**Task to complete:**
Reproduce each line exactly.

-- Begin Recorded information --

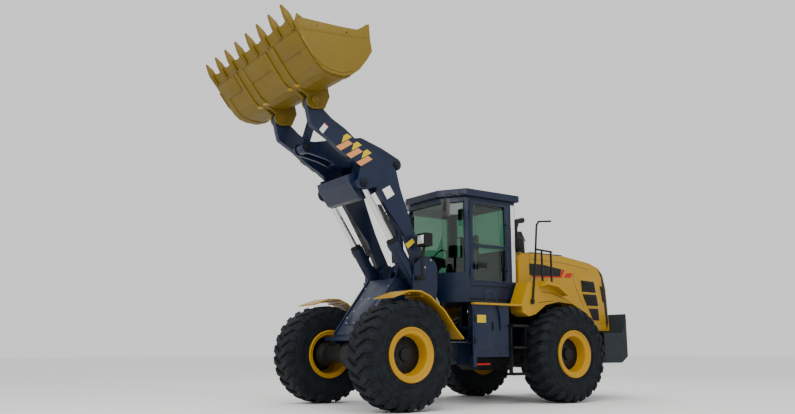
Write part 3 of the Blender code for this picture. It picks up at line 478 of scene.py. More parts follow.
def seat_cloth():
    """Woven polyester seat cloth: two threads crossing every 4 mm, drawn coarse enough to show."""
    tree = fresh("seat_cloth")
    place = own_place(tree)
    warp = add(tree, "ShaderNodeTexWave", {"Vector": place, "Scale": 1000 / 4 / 6.28}, bands_direction="X")
    weft = add(tree, "ShaderNodeTexWave", {"Vector": place, "Scale": 1000 / 4 / 6.28}, bands_direction="Y")
    cross = mixed(tree, 0.5, warp.outputs["Color"], weft.outputs["Color"])
    tone = mixed(tree, cross, "141518", "303338")
    close(tree, {
        "Base Color": tone,
        "Roughness": spread(tree, drift(tree, 50), 0.3, 0.7, 0.85, 0.95),
        "Sheen Weight": 0.3,
        "Normal": bump(tree, cross, 0.0006, 0.7),
    })


def studio_floor():
    """Matt pale studio floor."""
    tree = fresh("studio_floor")
    tone = mixed(tree, drift(tree, 2500), "f4f4f2", "f0f0ee")
    close(tree, {"Base Color": tone, "Roughness": 0.9})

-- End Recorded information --

**Answer to the exercise:**
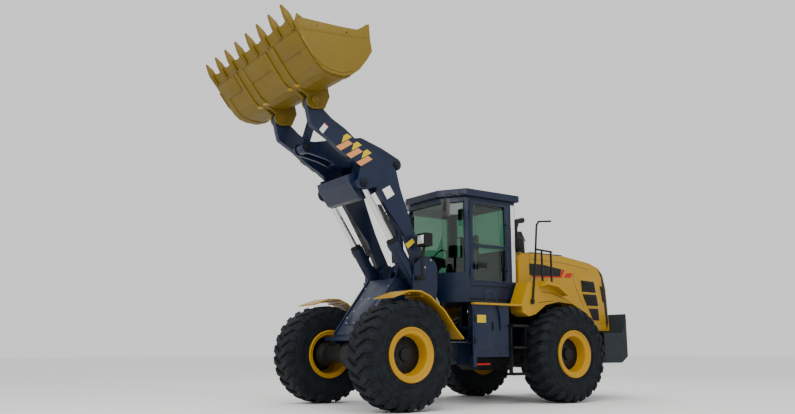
Write part 3 of the Blender code for this picture. It picks up at line 478 of scene.py. More parts follow.
def seat_cloth():
    """Woven polyester seat cloth: two threads crossing every 4 mm, drawn coarse enough to show."""
    tree = fresh("seat_cloth")
    place = own_place(tree)
    warp = add(tree, "ShaderNodeTexWave", {"Vector": place, "Scale": 1000 / 4 / 6.28}, bands_direction="X")
    weft = add(tree, "ShaderNodeTexWave", {"Vector": place, "Scale": 1000 / 4 / 6.28}, bands_direction="Y")
    cross = mixed(tree, 0.5, warp.outputs["Color"], weft.outputs["Color"])
    tone = mixed(tree, cross, "141518", "303338")
    close(tree, {
        "Base Color": tone,
        "Roughness": spread(tree, drift(tree, 50), 0.3, 0.7, 0.85, 0.95),
        "Sheen Weight": 0.3,
        "Normal": bump(tree, cross, 0.0006, 0.7),
    })


def studio_floor():
    """Matt pale studio floor."""
    tree = fresh("studio_floor")
    tone = mixed(tree, drift(tree, 2500), "f4f4f2", "f0f0ee")
    close(tree, {"Base Color": tone, "Roughness": 0.9})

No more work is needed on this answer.